Carl Colpaert's thriller "Delusion" is a cautionary tale of some sort or another, though what it cautions us against is a little hard to decipher. It could be a chic lesson in the cost of violating your moral principles, or simply a travelers' advisory against picking up strangers on the side of the road. My guess is that it's intended as the former, but works best as the latter. Either way, we're lost.

The film's protagonist is a young computer executive, George (Jim Metzler), whose firm is being bought out. For the last five years he's slaved away with his team to perfect his company's product. Now that team is being broken up, and George can't stomach it. To salvage his hard labor, he devises a scheme to secretly siphon off company funds and start his own renegade firm in Reno. When he springs his plan on the colleague who's supposed to work the money transfer, the man says, "I don't like it, George. You're crossing a line here."

That's what "Delusion" is all about -- crossing the line. And George, of course, must be punished, regardless of his motives. But does that mean we have to suffer too? Pretty as it is, "Delusion" is the movie equivalent of having to stay after school, especially when George hooks up with a punchy contract killer named Chevy (Kyle Secor) and his luscious sidekick, Patti (Jennifer Rubin). On the road to Reno, George picks them up after Chevy cracks up his car. Then Chevy, who is on his way to make a hit, kidnaps George, whose trunk is stuffed with money, and because he witnessed the murder, leaves him for dead and steals his Volvo, unaware of the fortune in the tire well.

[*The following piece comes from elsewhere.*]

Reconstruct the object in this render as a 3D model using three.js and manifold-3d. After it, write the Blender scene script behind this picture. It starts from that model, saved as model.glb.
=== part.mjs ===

At this point, with Secor contorting himself on the screen, we become aware of yet another, unexpected menace: the dangers of certain unrestrained varieties of Method acting. It's a toss-up, though, as to which is more alienating, Secor's hyperactive mania or Metzler's catatonia. Rubin, whose career alternates between modeling and acting, is mostly along for the ride; there's a hint of a character here, but not much of one, and she seems reluctant to explore what is there. Mostly, she's the movie's bauble.

The film is set in the Nevada desert, and Colpaert, who wrote the script with Kurt Voss, gives it the airless, alienated style of a spaghetti western. He even stages a final shootout between George and Chevy at Death Valley Junction just to underline the film's mod allegorical subtext. He needn't have bothered. It's not something we could possibly have missed.

"Delusion" is rated R for nudity, language and modest violence.